A transição de sociedade rural para urbana, assente nos serviços e na indústria, foi célere. No espaço de uma geração, milhões deixaram as suas aldeias de nascença, os amigos, os rios não poluídos, a vida marcada pelos ciclos da natureza, da agricultura e dos animais, para vir habitar nos subúrbios e trabalhar nos empregos criados por uma economia aderente da EFTA, primeiro, e da CEE, depois.

Pelo meio, o desafio de participar no esforço de guerra colonial, pagando com as suas vidas e com incapacidades permanentes, aquilo que os políticos do tempo do Estado Novo não tiveram a vontade e o talento de resolver. Nunca, mesmo nunca, um pequeno país se tinha envolvido em três frentes simultâneas de guerra.

Eles que, pela sua capacidade de trabalho, entrega, estudo e sacrifício, foram capazes de desencadear um processo de desenvolvimento económico que fez de nós um caso de sucesso, de transição de uma economia pobre para outra de desenvolvimento médio-alto. Foi este esforço que permitiu o Estado Social, modelado nos exemplos nórdicos, começado na Primavera marcelista e consolidado na democracia.

Foram eles que aforraram e permitiram que os seus filhos pudessem estudar nas universidades e perseguir o sonho do elevador social. Não obstante todos aqueles que se achando dotados de direitos dinásticos, lhes procuraram cercear a ambição e ascensão.

Foram eles capazes de enquanto sustinham, com o seu sacrifício e sangue, um regime caduco, operar uma transição democrática que foi um caso exemplar de moderação, no campo político.

A estes heróis que, sem guerras civis, foram capazes de tanto, existe uma geração que tem que lhes agradecer. A minha e a do leitor.

A estes heróis não fomos capazes de dedicar os recursos e o tempo para lhes proporcionar uma velhice tranquila e com qualidade. Deixados em lares onde falta pessoal médico e de enfermagem, onde os auxiliares não têm treino e qualificação, foram os nossos heróis deixados em regime de confinamento quase permanente, indefesos quando deveriam ser protegidos. Entre aberturas, breves, seguidas de encerramentos, longos, a visitas sempre curtas em duração e com distância física, ficaram os nossos heróis impedidos de abraçar, beijar ou ver os seus entes mais queridos.

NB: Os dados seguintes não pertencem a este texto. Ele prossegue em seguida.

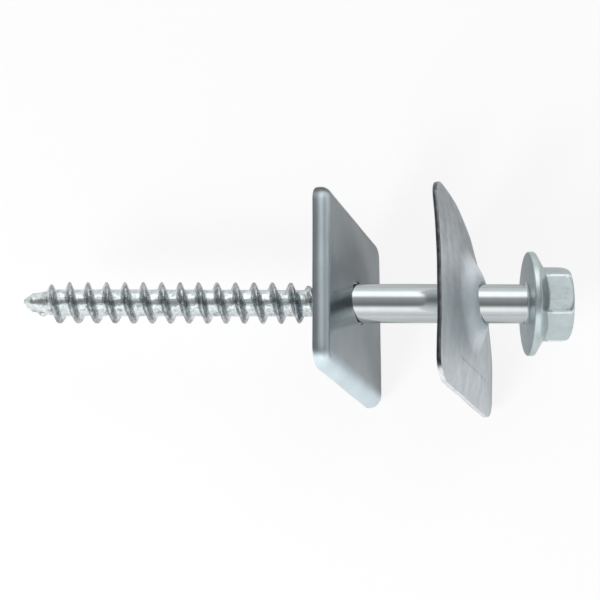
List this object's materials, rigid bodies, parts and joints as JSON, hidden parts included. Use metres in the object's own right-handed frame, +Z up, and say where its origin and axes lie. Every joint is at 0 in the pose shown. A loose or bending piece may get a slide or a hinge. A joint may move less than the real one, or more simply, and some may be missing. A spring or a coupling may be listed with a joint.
{
  "type": "lag screw",
  "caption": "Hex-flange lag screw lying on its side, carried by loose pressed plates that lean on its plain shank.",
  "frame": {"origin": "centre of the flange's bearing face, on the screw's axis", "axes": "+X along the screw's axis from the point towards the head, +Z up as the screw lies, +Y across it"},
  "size_m": [0.1044, 0.0387, 0.0356],
  "materials": {
    "screw": "bright zinc plating, smooth on the shank and grainy on the rolled thread",
    "inner_plate": "smooth satin zinc plating",
    "outer_plate": "mottled galvanised sheet with draw marks and scratches"
  },
  "bodies": {
    "screw": {"screw": "screw"},
    "inner_plate": {"inner_plate": "inner_plate"},
    "outer_plate": {"outer_plate": "outer_plate"}
  },
  "joints": [
    {"name": "inner_slide", "type": "slide", "parent": "screw", "child": "inner_plate", "axis": [1, 0, 0], "range_m": [-0.068, 0.002]},
    {"name": "outer_slide", "type": "slide", "parent": "screw", "child": "outer_plate", "axis": [1, 0, 0], "range_m": [-0.014, 0.0055]}
  ]
}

Aos mesmos heróis que defenderam as infraestruturas, as cidades, os caminhos e as matas insondáveis de Angola, Moçambique ou da Guiné, a estes mesmos recusamos que decidam qual o nível de confinamento que querem ter. A estes recusamos um abraço, uma cápsula de café ou uma saída para vir apanhar sol. A estes heróis, tratados como dispensáveis, devemos muito, mesmo muito.

O grau de civilidade de um país afere-se, também, pela maneira como tratamos estes heróis. Os nossos pais.

O autor escreve de acordo com a antiga ortografia.